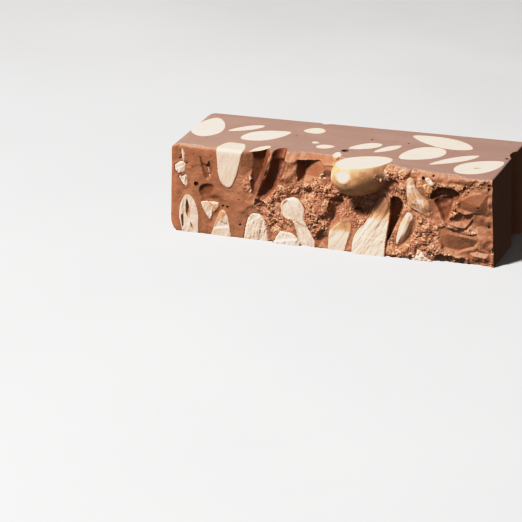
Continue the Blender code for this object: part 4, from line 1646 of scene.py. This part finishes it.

+--

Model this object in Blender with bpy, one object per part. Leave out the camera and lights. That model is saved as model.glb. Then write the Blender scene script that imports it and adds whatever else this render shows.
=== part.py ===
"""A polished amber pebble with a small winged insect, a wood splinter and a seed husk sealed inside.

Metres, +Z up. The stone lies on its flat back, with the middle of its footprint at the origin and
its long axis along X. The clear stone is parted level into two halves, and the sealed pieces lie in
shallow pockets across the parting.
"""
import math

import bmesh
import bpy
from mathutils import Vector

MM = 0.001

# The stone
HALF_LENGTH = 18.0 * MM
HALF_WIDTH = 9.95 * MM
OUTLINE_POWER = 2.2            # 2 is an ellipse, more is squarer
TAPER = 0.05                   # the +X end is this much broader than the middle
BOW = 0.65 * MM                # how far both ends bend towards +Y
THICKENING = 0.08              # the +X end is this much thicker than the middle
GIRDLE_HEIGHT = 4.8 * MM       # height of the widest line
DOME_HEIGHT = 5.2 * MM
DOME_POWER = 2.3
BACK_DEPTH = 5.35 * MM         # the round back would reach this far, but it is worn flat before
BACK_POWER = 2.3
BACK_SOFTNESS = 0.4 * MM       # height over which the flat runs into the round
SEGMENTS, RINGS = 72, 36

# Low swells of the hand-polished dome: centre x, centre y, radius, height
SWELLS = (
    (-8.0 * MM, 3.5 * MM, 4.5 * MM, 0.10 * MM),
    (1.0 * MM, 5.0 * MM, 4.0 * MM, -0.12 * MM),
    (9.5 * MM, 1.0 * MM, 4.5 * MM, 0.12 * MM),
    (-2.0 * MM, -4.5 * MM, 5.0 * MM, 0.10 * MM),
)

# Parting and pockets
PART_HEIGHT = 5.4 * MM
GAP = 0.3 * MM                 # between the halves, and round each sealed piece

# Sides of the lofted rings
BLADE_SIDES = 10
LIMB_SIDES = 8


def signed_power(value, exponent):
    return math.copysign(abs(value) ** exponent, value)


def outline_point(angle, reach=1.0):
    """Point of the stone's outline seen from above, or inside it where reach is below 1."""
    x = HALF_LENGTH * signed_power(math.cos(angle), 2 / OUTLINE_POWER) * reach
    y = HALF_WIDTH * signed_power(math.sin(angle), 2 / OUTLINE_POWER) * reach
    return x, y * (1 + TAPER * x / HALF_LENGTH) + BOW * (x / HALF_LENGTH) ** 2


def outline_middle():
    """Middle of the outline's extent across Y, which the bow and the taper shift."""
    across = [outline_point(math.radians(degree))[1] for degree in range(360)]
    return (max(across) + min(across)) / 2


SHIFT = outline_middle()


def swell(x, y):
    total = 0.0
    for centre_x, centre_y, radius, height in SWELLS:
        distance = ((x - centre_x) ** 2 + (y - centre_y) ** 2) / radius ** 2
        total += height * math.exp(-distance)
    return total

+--

### TO BE DONE
Copy, from the material, each line that holds the string "scene".

### TASK OUTPUT
Continue the Blender code for this object: part 4, from line 1646 of scene.py. This part finishes it.
Model this object in Blender with bpy, one object per part. Leave out the camera and lights. That model is saved as model.glb. Then write the Blender scene script that imports it and adds whatever else this render shows.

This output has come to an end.